Che cosa c'è dietro alla visita di Obama a Hiroshima
Superare il passato, appunto. Quando Shinzo Abe, l'attuale primo ministro giapponese, pronunciò il discorso per i settant'anni dalla fine della Seconda guerra mondiale, parlò esattamente di questo: "Non dobbiamo costringere le future generazioni, che non hanno niente a che fare con la guerra, a scusarsi ogni anno per qualcosa che non hanno commesso", disse Abe, provocando le reazioni indignate di Cina e Corea del sud, che ogni anno aspettano le scuse di stato per i crimini commessi dal Giappone imperiale. Nei paesi asiatici nulla è più importante della Storia, dei libri di Storia, dell'interpretazione della Storia. Questo Obama dovrebbe saperlo. Sulla straordinaria capacità di resilienza del Giappone post Hiroshima e Nagasaki sono stati scritti centinaia di libri, ma interessante è il risvolto politico che oggi assume Washington nei confronti di Tokyo. Nella politica giapponese, sono i conservatori del Partito liberal democratico di Abe - quelli più vicini al nazionalismo e all'eredità del Giappone imperiale – a sostenere una sempre più forte amicizia con l'America. Nonostante le Bombe. I partiti di centrosinistra, invece, vorrebbero una definitiva liberazione dal protettorato statunitense (basti pensare che a difendere i cittadini di Okinawa, ancora oggi vessati dalla presenza militare americana è rimasto solo lo sparuto Partito comunista). Ma questa visita potrebbe rimescolare le carte, mostrando un presidente chino di fronte alla famosa incisione: "Possano tutte le anime riposare in pace affinché non ripetiamo lo stesso errore" – e in giapponese il soggetto che compì l'azione è lasciato impersonale, perché la retorica post-bellica raccontò ai giapponesi che fu la guerra a provocare la tragedia, non gli uomini.

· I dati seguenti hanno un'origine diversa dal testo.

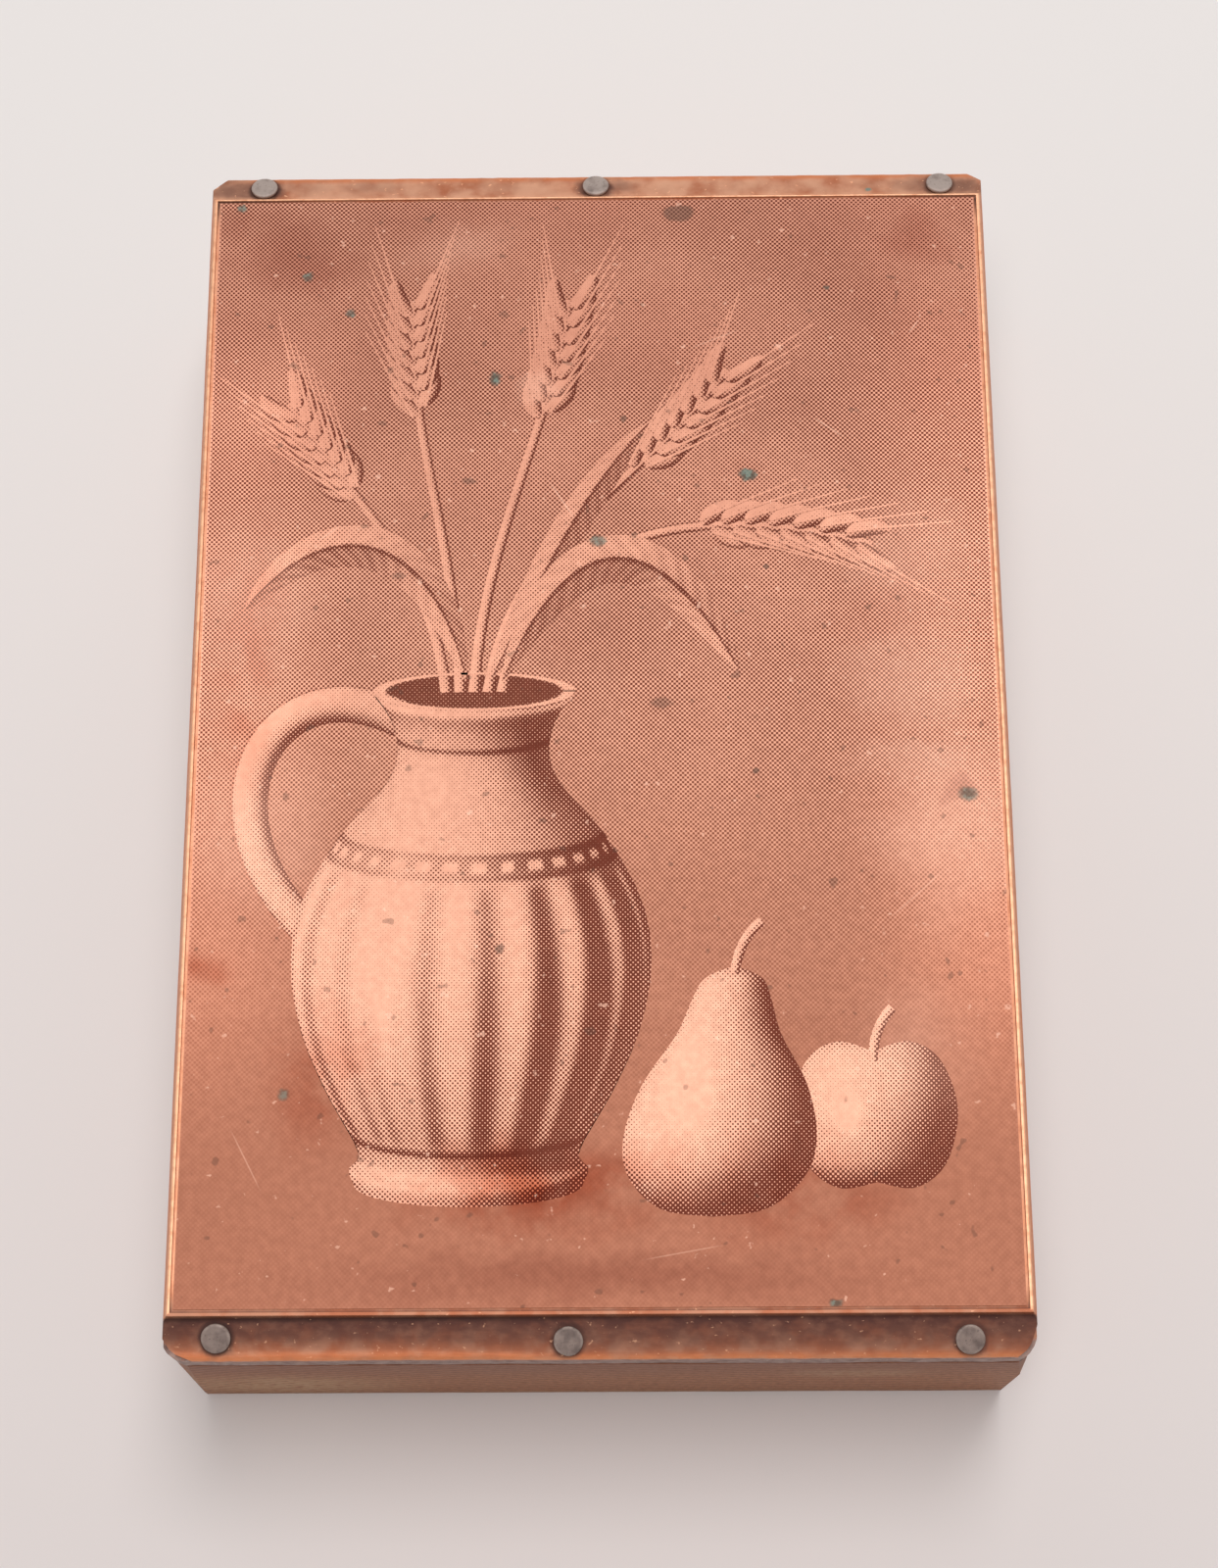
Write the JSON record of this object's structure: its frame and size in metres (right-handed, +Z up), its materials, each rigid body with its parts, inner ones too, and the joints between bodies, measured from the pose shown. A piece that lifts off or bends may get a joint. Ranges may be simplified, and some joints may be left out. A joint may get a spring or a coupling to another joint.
{
  "type": "letterpress printing block",
  "caption": "Rectangular copper-faced printing plate with a halftone picture in relief, nailed along its end flanges to a wood base of type height.",
  "frame": {"origin": "middle of the wood base's underside, which is the block's bounding box bottom centre", "axes": "+Z up from the base to the printing face, +Y along the length to the head of the picture, +X to the picture's right"},
  "size_m": [0.0592, 0.0896, 0.0233],
  "materials": {
    "wood": "sawn and planed hardwood, handled and grey with age",
    "lead": "dull grey lead alloy, shaved at the edges",
    "copper": "copper with a halftone relief, patchy brown tarnish and rubbed bright edges",
    "steel": "dull grey flat nail heads, slightly oxidised"
  },
  "bodies": {
    "root": {"wood_base": "wood", "lead_backing": "lead", "copper_shell": "copper", "nail_head_left": "steel", "nail_head_middle": "steel", "nail_head_right": "steel", "nail_foot_left": "steel", "nail_foot_middle": "steel", "nail_foot_right": "steel"}
  },
  "joints": []
}
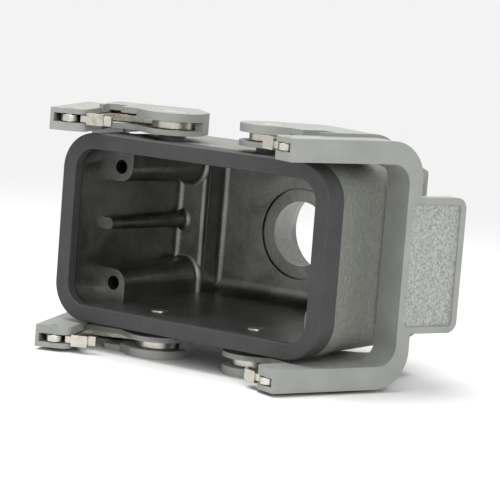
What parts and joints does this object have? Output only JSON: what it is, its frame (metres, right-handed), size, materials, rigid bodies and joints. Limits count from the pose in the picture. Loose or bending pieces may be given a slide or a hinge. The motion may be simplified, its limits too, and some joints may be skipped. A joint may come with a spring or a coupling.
{
  "type": "heavy duty rectangular connector",
  "caption": "Heavy duty rectangular connector hood with a deep rectangular cavity, rubber mating seal, threaded cable entry and swinging locking levers on its long sides.",
  "frame": {"origin": "centre of the mating face, on the seal's front plane", "axes": "+X along the long side of the mating outline, +Y from the mating face back to the cable entry, +Z across the short side; the part lies with -Z down on its lower lever plates"},
  "size_m": [0.1002, 0.0684, 0.0558],
  "materials": {
    "hood_casting": "wrinkle powder coat outside, bare die casting inside",
    "seal_rubber": "moulded matte",
    "lever_plastic": "moulded satin, sparkle grained tab panel",
    "pin_steel": "turned",
    "claw_steel": "stamped and plated",
    "roller_steel": "turned"
  },
  "bodies": {
    "housing": {"hood_body": "hood_casting", "mating_seal": "seal_rubber", "left_upper_pivot_pin": "pin_steel", "left_lower_pivot_pin": "pin_steel", "right_upper_pivot_pin": "pin_steel", "right_lower_pivot_pin": "pin_steel"},
    "left_lever": {"left_lever_bow": "lever_plastic", "left_upper_claw": "claw_steel", "left_lower_claw": "claw_steel", "left_upper_roller": "roller_steel", "left_lower_roller": "roller_steel", "left_upper_axle": "roller_steel", "left_lower_axle": "roller_steel"},
    "right_lever": {"right_lever_bow": "lever_plastic", "right_upper_claw": "claw_steel", "right_lower_claw": "claw_steel", "right_upper_roller": "roller_steel", "right_lower_roller": "roller_steel", "right_upper_axle": "roller_steel", "right_lower_axle": "roller_steel"}
  },
  "joints": [
    {"name": "left_lever_swing", "type": "hinge", "parent": "housing", "child": "left_lever", "pos_m": [-0.0135, 0.0098, 0], "axis": [0, 0, 1], "range_deg": [0, 50]},
    {"name": "right_lever_swing", "type": "hinge", "parent": "housing", "child": "right_lever", "pos_m": [0.0135, 0.0098, 0], "axis": [0, 0, 1], "range_deg": [-50, 0]}
  ]
}
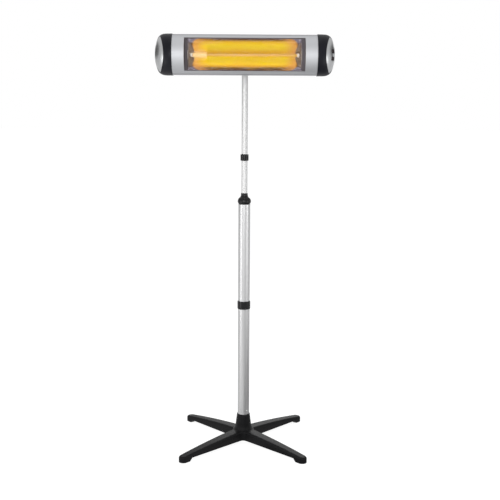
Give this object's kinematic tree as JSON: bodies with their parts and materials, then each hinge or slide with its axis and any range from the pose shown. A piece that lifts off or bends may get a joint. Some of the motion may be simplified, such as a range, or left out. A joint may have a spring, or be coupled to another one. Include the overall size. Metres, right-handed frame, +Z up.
{
  "type": "infrared patio heater tower",
  "caption": "Free-standing infrared heater: a tilting lamp head with a front window on a height-adjustable mast over a four-legged base.",
  "frame": {"origin": "floor, under the mast's axis", "axes": "+Z up, +X to the right seen from the front, -Y the way the lamp faces"},
  "size_m": [0.7118, 0.5284, 1.7352],
  "materials": {
    "base_metal": "black powder coat",
    "pad_plastic": "satin",
    "zinc_steel": "zinc plated",
    "outer_tube_steel": "brushed",
    "inner_tube_steel": "brushed",
    "collar_plastic": "fine texture",
    "core_plastic": "moulded",
    "collet_plastic": "moulded",
    "cup_metal": "satin",
    "strap_steel": "brushed",
    "knob_plastic": "moulded",
    "housing_aluminium": "anodised",
    "cover_metal": "brushed lengthwise",
    "cheek_metal": "matt",
    "front_glass": "clear",
    "seal_rubber": "matt",
    "reflector_metal": "hammered",
    "quartz": "clear",
    "filament_metal": "glowing",
    "ceramic_white": "unglazed",
    "cap_plastic": "satin",
    "disc_metal": "silver satin",
    "switch_plastic": "moulded",
    "rocker_plastic": "moulded",
    "terminal_plastic": "moulded",
    "sensor_plastic": "moulded"
  },
  "bodies": {
    "stand": {"base_star": "base_metal", "foot_pads": "pad_plastic", "base_bolt": "zinc_steel", "base_washer": "zinc_steel", "outer_tube_lower": "outer_tube_steel", "tube_plug": "core_plastic", "plug_screw": "zinc_steel", "outer_coupler": "collar_plastic", "outer_tube_upper": "outer_tube_steel", "clamp_bush": "core_plastic"},
    "collet": {"split_collet": "collet_plastic"},
    "inner_mast": {"inner_tube_lower": "inner_tube_steel", "inner_coupler": "collar_plastic", "inner_tube_upper": "inner_tube_steel", "guide_bush": "core_plastic", "mast_top_cup": "cup_metal", "mast_strap": "strap_steel", "strap_screws": "zinc_steel", "strap_nuts": "zinc_steel", "tilt_spacer": "zinc_steel", "tilt_washers": "knob_plastic", "tilt_bolt": "zinc_steel"},
    "head": {"slot_bolts": "zinc_steel", "slot_nuts": "zinc_steel", "cap_screws": "zinc_steel", "head_strap": "strap_steel", "holder_bracket_left": "strap_steel", "holder_bracket_right": "strap_steel", "rear_housing": "housing_aluminium", "front_cover": "cover_metal", "window_cheek_left": "cheek_metal", "window_cheek_right": "cheek_metal", "glass_pane": "front_glass", "glass_seal": "seal_rubber", "reflector": "reflector_metal", "reflector_end_left": "reflector_metal", "reflector_end_right": "reflector_metal", "lamp_tube": "quartz", "filament": "filament_metal", "lamp_sleeve": "ceramic_white", "lamp_end_left": "ceramic_white", "lamp_end_right": "ceramic_white", "lamp_holder_left": "ceramic_white", "lamp_holder_right": "ceramic_white", "end_cap_left": "cap_plastic", "end_cap_right": "cap_plastic", "end_disc_left": "disc_metal", "end_disc_right": "disc_metal", "switch_case_upper": "switch_plastic", "switch_case_lower": "switch_plastic", "cable_gland": "switch_plastic", "gland_locknut": "switch_plastic", "terminal_block": "terminal_plastic", "tip_over_switch": "sensor_plastic"},
    "lock_ring": {"lock_ring": "collar_plastic"},
    "tilt_knob": {"tilt_knob": "knob_plastic"},
    "rocker_upper": {"rocker_upper": "rocker_plastic"},
    "rocker_lower": {"rocker_lower": "rocker_plastic"}
  },
  "joints": [
    {"name": "mast_swivel", "type": "hinge", "parent": "stand", "child": "collet", "pos_m": [0, 0, 1.06], "axis": [0, 0, 1], "continuous": true},
    {"name": "mast_height", "type": "slide", "parent": "collet", "child": "inner_mast", "axis": [0, 0, 1], "range_m": [-0.125, 0.17]},
    {"name": "head_tilt", "type": "hinge", "parent": "inner_mast", "child": "head", "pos_m": [0, -0.052, 1.654], "axis": [1, 0, 0], "range_deg": [-15, 45]},
    {"name": "lock_ring_turn", "type": "hinge", "parent": "stand", "child": "lock_ring", "pos_m": [0, 0, 1.06], "axis": [0, 0, 1], "range_deg": [0, 120]},
    {"name": "tilt_knob_turn", "type": "hinge", "parent": "inner_mast", "child": "tilt_knob", "pos_m": [0.03, -0.052, 1.654], "axis": [1, 0, 0], "range_deg": [0, 180]},
    {"name": "rocker_upper_rock", "type": "hinge", "parent": "head", "child": "rocker_upper", "pos_m": [0.34992, -0.15693, 1.668], "axis": [0, 0, 1], "range_deg": [0, 18]},
    {"name": "rocker_lower_rock", "type": "hinge", "parent": "head", "child": "rocker_lower", "pos_m": [0.34992, -0.15693, 1.64], "axis": [0, 0, 1], "range_deg": [0, 18]}
  ]
}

L'America di Obama ha puntato su un pivot asiatico che ha funzionato con il Vietnam, con le Filippine, e forse solo tra altri settant'anni capiremo se ha funzionato anche con il Giappone. Il presidente ha cercato di rendere indipendente Tokyo, appoggiando la riforma della Costituzione pacifista – quella che dal 1945 impedisce al Giappone di avere un esercito – fiancheggiando l'alleato strategico in tutti i dissidi con i vicini. E c'è di sicuro un'opportunità fotografica, nell'essere il primo presidente a essere stato ripreso a Cuba, e poi nel luogo della morte per eccellenza. Ma ci sono molte considerazioni politiche, e dolori ancora da guarire, a Hiroshima. Una conversazione riservata tra il segretario di Stato Hillary Clinton e il viceministro degli Esteri giapponese Mitoji Yabunaka, datata settembre del 2009 e pubblicata da poco da Wikileaks, dimostra che perfino il Giappone sconsigliava al presidente Obama di recarsi a Hiroshima. Il rischio è quello di deteriorare i rapporti tra Washington e i giapponesi, in attesa di novembre.